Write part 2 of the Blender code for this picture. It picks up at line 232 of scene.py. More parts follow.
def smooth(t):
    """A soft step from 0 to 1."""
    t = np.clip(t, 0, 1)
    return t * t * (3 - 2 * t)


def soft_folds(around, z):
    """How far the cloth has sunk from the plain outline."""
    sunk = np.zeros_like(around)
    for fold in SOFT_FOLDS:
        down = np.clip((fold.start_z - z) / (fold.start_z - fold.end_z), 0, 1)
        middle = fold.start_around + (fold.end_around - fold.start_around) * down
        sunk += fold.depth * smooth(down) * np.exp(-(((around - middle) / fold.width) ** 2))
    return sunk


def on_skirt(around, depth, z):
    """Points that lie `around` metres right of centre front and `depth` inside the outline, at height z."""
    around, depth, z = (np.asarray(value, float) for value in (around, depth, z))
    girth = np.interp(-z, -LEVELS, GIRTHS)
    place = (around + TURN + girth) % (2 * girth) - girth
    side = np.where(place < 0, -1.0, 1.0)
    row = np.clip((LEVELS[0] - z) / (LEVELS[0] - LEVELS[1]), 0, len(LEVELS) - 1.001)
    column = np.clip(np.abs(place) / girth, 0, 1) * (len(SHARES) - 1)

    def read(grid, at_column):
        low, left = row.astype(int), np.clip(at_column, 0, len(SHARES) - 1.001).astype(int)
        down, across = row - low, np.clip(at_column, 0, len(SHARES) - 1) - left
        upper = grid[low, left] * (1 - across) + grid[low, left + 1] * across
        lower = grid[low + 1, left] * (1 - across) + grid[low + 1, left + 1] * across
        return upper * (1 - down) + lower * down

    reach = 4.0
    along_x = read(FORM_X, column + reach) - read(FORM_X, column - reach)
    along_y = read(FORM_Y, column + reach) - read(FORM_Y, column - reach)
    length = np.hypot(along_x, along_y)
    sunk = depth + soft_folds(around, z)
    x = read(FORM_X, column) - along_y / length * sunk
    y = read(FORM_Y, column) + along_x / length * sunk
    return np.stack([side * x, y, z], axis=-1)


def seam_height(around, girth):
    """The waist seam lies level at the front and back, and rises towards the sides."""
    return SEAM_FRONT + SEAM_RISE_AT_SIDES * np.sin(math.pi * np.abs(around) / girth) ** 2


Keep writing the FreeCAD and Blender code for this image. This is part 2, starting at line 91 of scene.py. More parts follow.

--

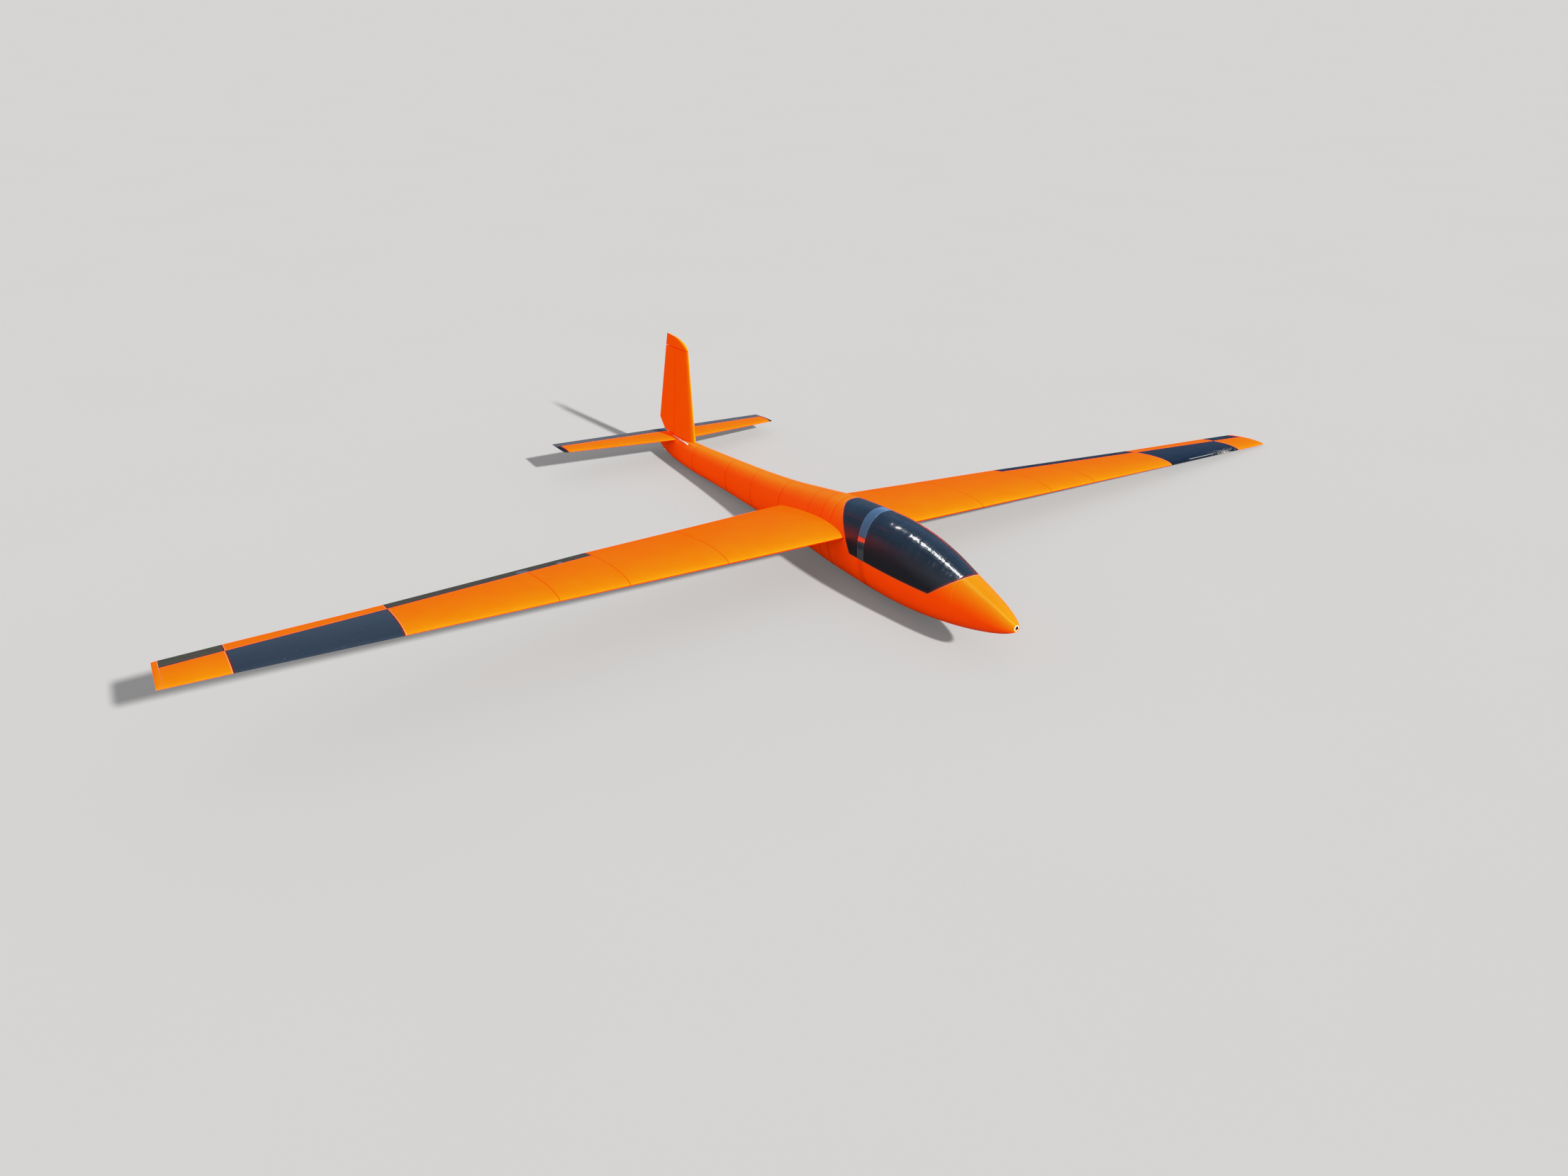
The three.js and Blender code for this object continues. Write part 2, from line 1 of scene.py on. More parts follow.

==

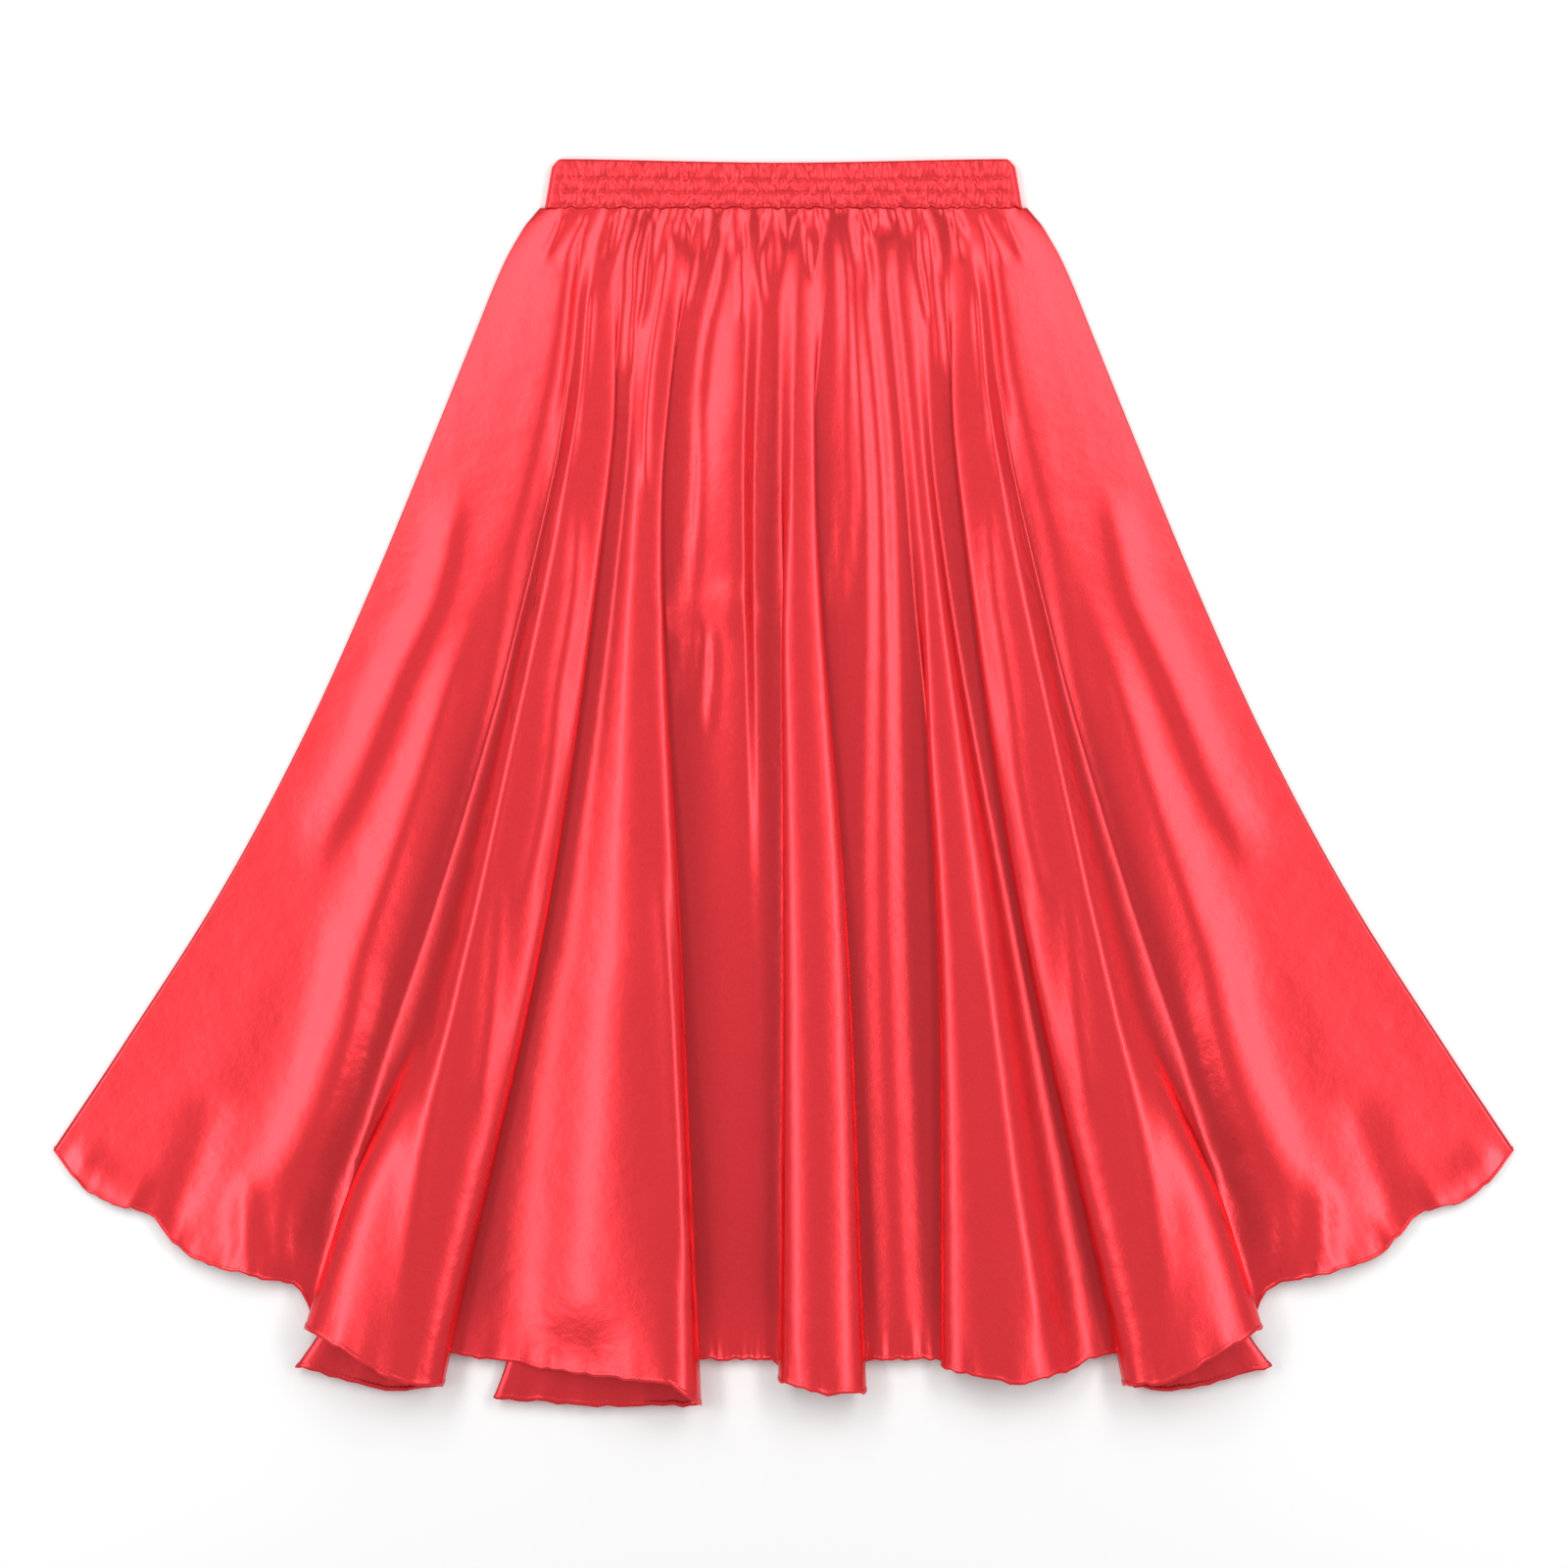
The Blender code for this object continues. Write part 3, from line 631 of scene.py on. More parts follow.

**Task statement:** Extract the run of lines that opens with the line containing "Write part 2 of" and closes with the line containing "return sunk"; reproduce it exactly and add nothing.

**Answer to this exercise:**
Write part 2 of the Blender code for this picture. It picks up at line 232 of scene.py. More parts follow.
def smooth(t):
    """A soft step from 0 to 1."""
    t = np.clip(t, 0, 1)
    return t * t * (3 - 2 * t)


def soft_folds(around, z):
    """How far the cloth has sunk from the plain outline."""
    sunk = np.zeros_like(around)
    for fold in SOFT_FOLDS:
        down = np.clip((fold.start_z - z) / (fold.start_z - fold.end_z), 0, 1)
        middle = fold.start_around + (fold.end_around - fold.start_around) * down
        sunk += fold.depth * smooth(down) * np.exp(-(((around - middle) / fold.width) ** 2))
    return sunk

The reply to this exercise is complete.